On the morning of Sept. 18, Anne Hennen Barber commented to her husband that she felt like it was going to be a good day. Little did she know that a few hours later she would be the recipient of what some people refer to as ‘hate mail’ that ruined that day and caused a great deal of hurt and frustration.
Anne went to her job as the Head Librarian in Morris where she opened the mail. In it was an envelope filled with clipped articles and a typed letter. The letter indicated that the person disagreed with a recent letter to the editor Anne had put in the newspaper. There were also clippings to refute it. Anne’s letter to the editor was titled ‘What does my sign signify?’ and talked about what Black Lives Matter means to her.
The letter writer also indicated that the publisher of the newspaper was in agreement with the letter and refused to print a letter this person had submitted.
“I didn’t write my letter to the editor with any expectation that it would change the minds of other people,” Anne stated. “However, I have been approached by business leaders in town who didn’t know about BLM but wanted to learn more. I have had some great conversations and my letter was meant to be a kind of follow up to those conversations.”
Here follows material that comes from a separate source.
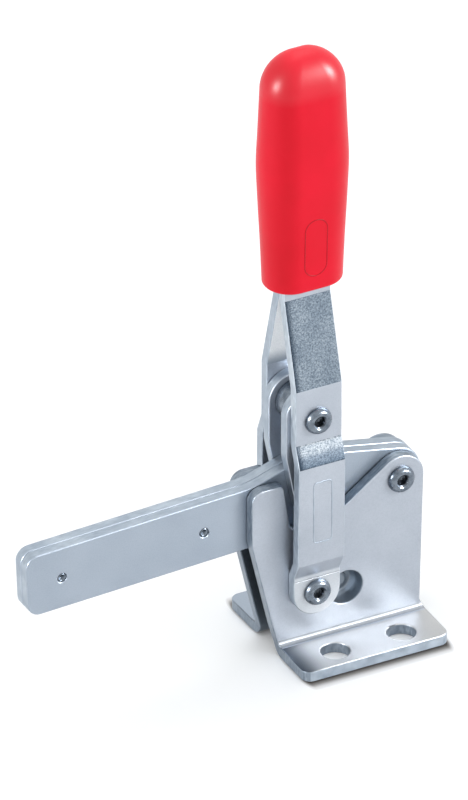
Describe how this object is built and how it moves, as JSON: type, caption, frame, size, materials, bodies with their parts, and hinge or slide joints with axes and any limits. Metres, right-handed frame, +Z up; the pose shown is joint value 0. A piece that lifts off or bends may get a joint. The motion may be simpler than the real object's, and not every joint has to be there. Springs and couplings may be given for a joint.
{
  "type": "vertical toggle clamp",
  "caption": "Vertical hold-down toggle clamp: flat folded-sheet base, solid laminated arm, two-legged lever with a moulded grip and inner links.",
  "frame": {"origin": "centre of the four bolt holes, on the plane of the undersides of the foot flanges", "axes": "+Z up out of the foot, +X towards the tip of the arm, +Y towards the left base plate; the clamp is the same on both sides of Y = 0 apart from the rivet heads"},
  "size_m": [0.1275, 0.048, 0.1975],
  "materials": {
    "zinc_sheet": "bright bluish zinc plate, satin, fine grain",
    "zinc_rivet": "bright zinc plate, smooth and turned",
    "red_plastic": "moulded, satin gloss"
  },
  "bodies": {
    "base": {"base_plate_left": "zinc_sheet", "base_plate_right": "zinc_sheet", "cup_tie_rivet": "zinc_rivet", "arm_pivot_rivet_end_left": "zinc_rivet", "arm_pivot_rivet_end_right": "zinc_rivet", "handle_pivot_spacer": "zinc_rivet"},
    "handle": {"handle_leg_left": "zinc_sheet", "handle_leg_right": "zinc_sheet", "handle_pivot_rivet": "zinc_rivet", "link_pivot_rivet": "zinc_rivet", "link_spacer": "zinc_rivet", "grip": "red_plastic"},
    "link": {"link_left": "zinc_sheet", "link_right": "zinc_sheet", "arm_link_rivet": "zinc_rivet"},
    "arm": {"arm_plate_left": "zinc_sheet", "arm_plate_right": "zinc_sheet", "arm_rivet_front": "zinc_rivet", "arm_rivet_rear": "zinc_rivet", "arm_bush": "zinc_rivet", "arm_pivot_rivet_core": "zinc_rivet"}
  },
  "joints": [
    {"name": "handle_swing", "type": "hinge", "parent": "base", "child": "handle", "pos_m": [0.0135, 0, 0.0211], "axis": [0, -1, 0], "range_deg": [0, 60]},
    {"name": "link_swing", "type": "hinge", "parent": "handle", "child": "link", "pos_m": [0.0133, 0, 0.0789], "axis": [0, -1, 0], "range_deg": [0, 96.93]},
    {"name": "arm_swing", "type": "hinge", "parent": "link", "child": "arm", "pos_m": [0.0134, 0, 0.0503], "axis": [0, 1, 0], "range_deg": [0, 49.68]}
  ],
  "couplings": [
    {"joint": "link_swing", "follows": "handle_swing", "ratio": 1.6155},
    {"joint": "arm_swing", "follows": "handle_swing", "ratio": 0.82787}
  ]
}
Anne contacted the police who were able to identify the writer by an email address included on one of the documents. Michael Lackey, who also had mail sent to him in previous years, had contacted the police about his incident and they identified the same person. After police talked to the writer, he did not receive any more correspondence.
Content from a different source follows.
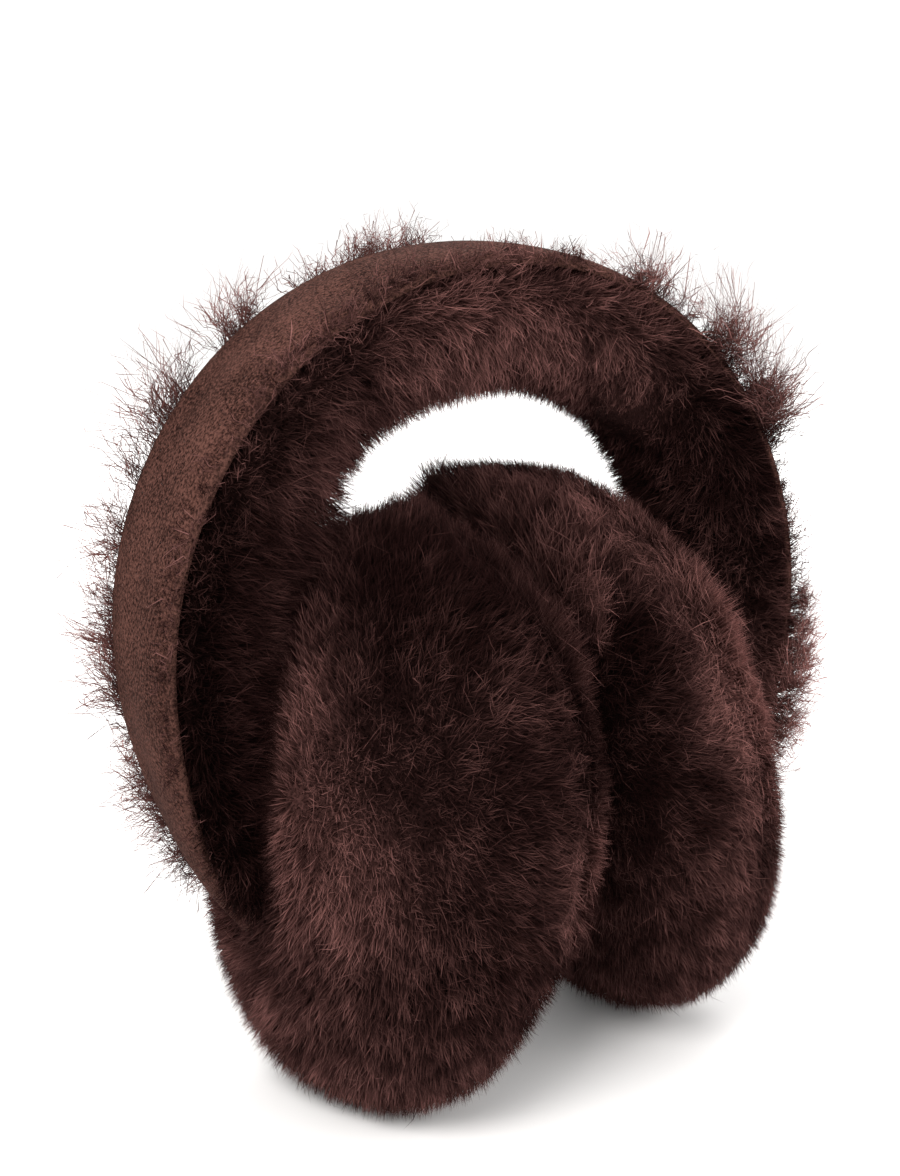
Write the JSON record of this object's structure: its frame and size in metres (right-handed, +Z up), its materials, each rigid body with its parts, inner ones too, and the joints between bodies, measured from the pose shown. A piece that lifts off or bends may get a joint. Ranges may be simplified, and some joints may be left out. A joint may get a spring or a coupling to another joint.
{
  "type": "fur earmuffs",
  "caption": "Deep-fur earmuffs: a suede-backed fur headband whose arms curl down into plump round fur ear pads that press together, standing upright.",
  "frame": {"origin": "on the floor under the middle of the object's box, between the flattened bottoms of the ear pieces", "axes": "+Z up through the crown of the headband, +X to the viewer's right and the wearer's left with -Y as the front, so +Y runs to the back, across the headband's width"},
  "size_m": [0.1712, 0.1328, 0.1912],
  "materials": {
    "suede": "matt brown suede with a fine pitted nap, lighter where it is worn along the edges",
    "fur": "deep dark chocolate sheepskin fur with paler curled tips"
  },
  "bodies": {
    "root": {"band_suede": "suede", "band_fur": "fur", "ear_pad_left": "fur", "ear_pad_right": "fur", "ear_cup_left": "fur", "ear_cup_right": "fur"}
  },
  "joints": []
}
The newspaper has a policy regarding letters to the editor and each of the letters put in the newspaper has abided by the policy. The first stipulation is that the writer must subscribe to the newspaper. If letters were accepted by non-subscribers there simply would not be enough room to put them all in and picking and choosing would cause criticism.
The person who sent this unsolicited mail no longer subscribes to the Stevens County Times and thus the letters submitted were not printed. It had nothing to do with any views on part of anyone at the newspaper.
The letter must also be no more than 250 words in length. If a letter is too long, the writer can redo it so it can be printed in two different issues. There are also very specific guidelines when it comes to political letters including deadlines and options for rebuttals.
Everyone is entitled to offer their opinion through a letter to the editor as long as these guidelines are followed. What they are not entitled to do is send anonymous mail to the writers of letters that appear there.
“If people disagree with me and they write me a courteous and respectful letter expressing their counter-view,” stated Lackey. “I will respond in a sincere and respectful manner. I believe in honest and civil dialogue. But I object to ominous and threatening packages from anonymous sources.”
Anne added “Receiving this kind of mail at work is unpleasant. However, I do not feel threatened by it. It made me feel disappointed that this person didn’t just talk to me in person. It’s a lot of trouble for her to go through when I’m available for a conversation.”